# Source material
-- START --
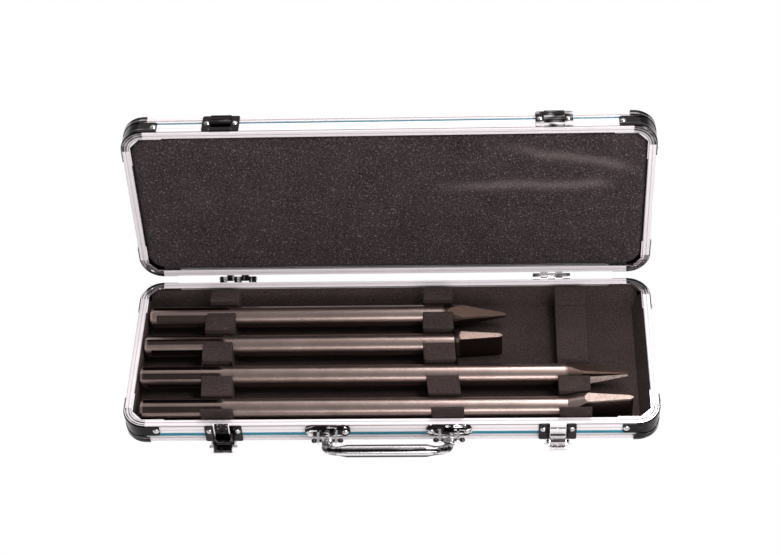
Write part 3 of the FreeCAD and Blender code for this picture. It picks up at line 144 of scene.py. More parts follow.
class Finish:
    """A material built around one Principled shader."""

    def __init__(self, name, **sockets):
        self.material = bpy.data.materials.new(name)
        self.material.use_nodes = True
        self.tree = self.material.node_tree
        self.shader = self.tree.nodes["Principled BSDF"]
        self.set(**sockets)

    def node(self, kind, *inputs, out=0, named=None, **settings):
        """Add a node of a type, apply its settings, then feed its inputs in order or by name."""
        made = self.tree.nodes.new(f"ShaderNode{kind}")
        for key, value in settings.items():
            setattr(made, key, value)
        for index, value in [*enumerate(inputs), *(named or {}).items()]:
            self._feed(made.inputs[index], value)
        return Value(self, made.outputs[out])

    def _feed(self, socket, value):
        """Link a value to a socket, or set the socket to a number, vector or colour."""
        if isinstance(value, Value):
            self.tree.links.new(value.socket, socket)
        elif socket.type == "RGBA":
            socket.default_value = (*value, 1.0)
        else:
            socket.default_value = value

    def set(self, **sockets):
        """Set or link sockets of the shader, named with underscores for spaces."""
        for name, value in sockets.items():
            self._feed(self.shader.inputs[name.replace("_", " ")], value)

    def place(self):
        """Object coordinates."""
        return self.node("TexCoord", out=3)

    def axes(self):
        """The three Object coordinates as separate values."""
        split = self.node("SeparateXYZ", self.place())
        return [Value(self, socket) for socket in split.socket.node.outputs]

    def along(self, direction, origin=(0.0, 0.0, 0.0)):
        """Distance from an origin along a unit direction, in metres."""
        offset = sum(a * b for a, b in zip(direction, origin))
        run = self.node("VectorMath", self.place(), direction, operation="DOT_PRODUCT", out=1)
        return run - offset

    def stretched(self, along, factor):
        """Object coordinates squeezed by a factor along one direction, for drawn-out grain."""
        place = self.place()
        run = self.node("VectorMath", place, along, operation="DOT_PRODUCT", out=1)
        back = self.node("VectorMath", along, operation="SCALE", named={3: run * (1.0 - factor)})
        return self.node("VectorMath", place, back, operation="SUBTRACT")

    def noise(self, place=None, scale=100.0, detail=3.0, roughness=0.5):
        """Fractal noise from 0 to 1 about 0.5."""
        place = place or self.place()
        return self.node("TexNoise", place, named={2: scale, 3: detail, 4: roughness})

    def mix(self, share, low, high):
        """Blend two colours by a share."""
        return self.node("Mix", data_type="RGBA", out=2, named={0: share, 6: low, 7: high})

    def bump(self, height, distance, strength):
        """Raise the surface by a height from 0 to 1 times a distance in metres."""
        self.set(Normal=self.node("Bump", strength, distance, named={"Height": height}))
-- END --
# Given exercise
Reproduce all data above, unchanged.

# Completed task
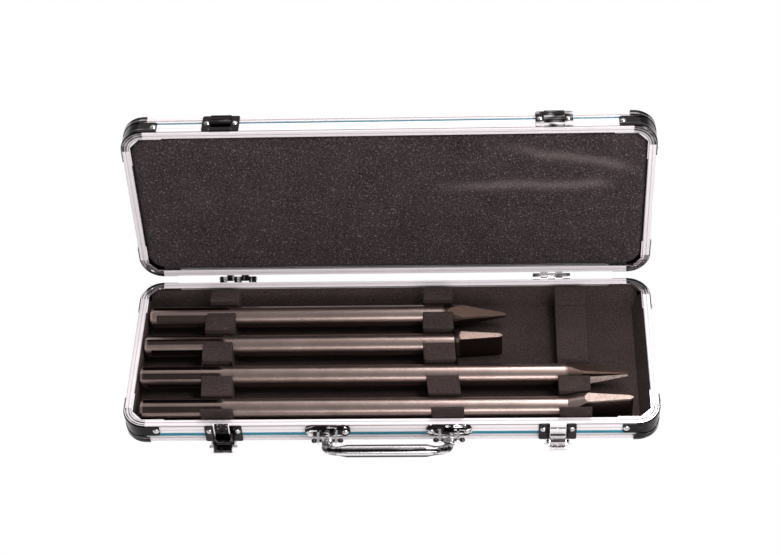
Write part 3 of the FreeCAD and Blender code for this picture. It picks up at line 144 of scene.py. More parts follow.
class Finish:
    """A material built around one Principled shader."""

    def __init__(self, name, **sockets):
        self.material = bpy.data.materials.new(name)
        self.material.use_nodes = True
        self.tree = self.material.node_tree
        self.shader = self.tree.nodes["Principled BSDF"]
        self.set(**sockets)

    def node(self, kind, *inputs, out=0, named=None, **settings):
        """Add a node of a type, apply its settings, then feed its inputs in order or by name."""
        made = self.tree.nodes.new(f"ShaderNode{kind}")
        for key, value in settings.items():
            setattr(made, key, value)
        for index, value in [*enumerate(inputs), *(named or {}).items()]:
            self._feed(made.inputs[index], value)
        return Value(self, made.outputs[out])

    def _feed(self, socket, value):
        """Link a value to a socket, or set the socket to a number, vector or colour."""
        if isinstance(value, Value):
            self.tree.links.new(value.socket, socket)
        elif socket.type == "RGBA":
            socket.default_value = (*value, 1.0)
        else:
            socket.default_value = value

    def set(self, **sockets):
        """Set or link sockets of the shader, named with underscores for spaces."""
        for name, value in sockets.items():
            self._feed(self.shader.inputs[name.replace("_", " ")], value)

    def place(self):
        """Object coordinates."""
        return self.node("TexCoord", out=3)

    def axes(self):
        """The three Object coordinates as separate values."""
        split = self.node("SeparateXYZ", self.place())
        return [Value(self, socket) for socket in split.socket.node.outputs]

    def along(self, direction, origin=(0.0, 0.0, 0.0)):
        """Distance from an origin along a unit direction, in metres."""
        offset = sum(a * b for a, b in zip(direction, origin))
        run = self.node("VectorMath", self.place(), direction, operation="DOT_PRODUCT", out=1)
        return run - offset

    def stretched(self, along, factor):
        """Object coordinates squeezed by a factor along one direction, for drawn-out grain."""
        place = self.place()
        run = self.node("VectorMath", place, along, operation="DOT_PRODUCT", out=1)
        back = self.node("VectorMath", along, operation="SCALE", named={3: run * (1.0 - factor)})
        return self.node("VectorMath", place, back, operation="SUBTRACT")

    def noise(self, place=None, scale=100.0, detail=3.0, roughness=0.5):
        """Fractal noise from 0 to 1 about 0.5."""
        place = place or self.place()
        return self.node("TexNoise", place, named={2: scale, 3: detail, 4: roughness})

    def mix(self, share, low, high):
        """Blend two colours by a share."""
        return self.node("Mix", data_type="RGBA", out=2, named={0: share, 6: low, 7: high})

    def bump(self, height, distance, strength):
        """Raise the surface by a height from 0 to 1 times a distance in metres."""
        self.set(Normal=self.node("Bump", strength, distance, named={"Height": height}))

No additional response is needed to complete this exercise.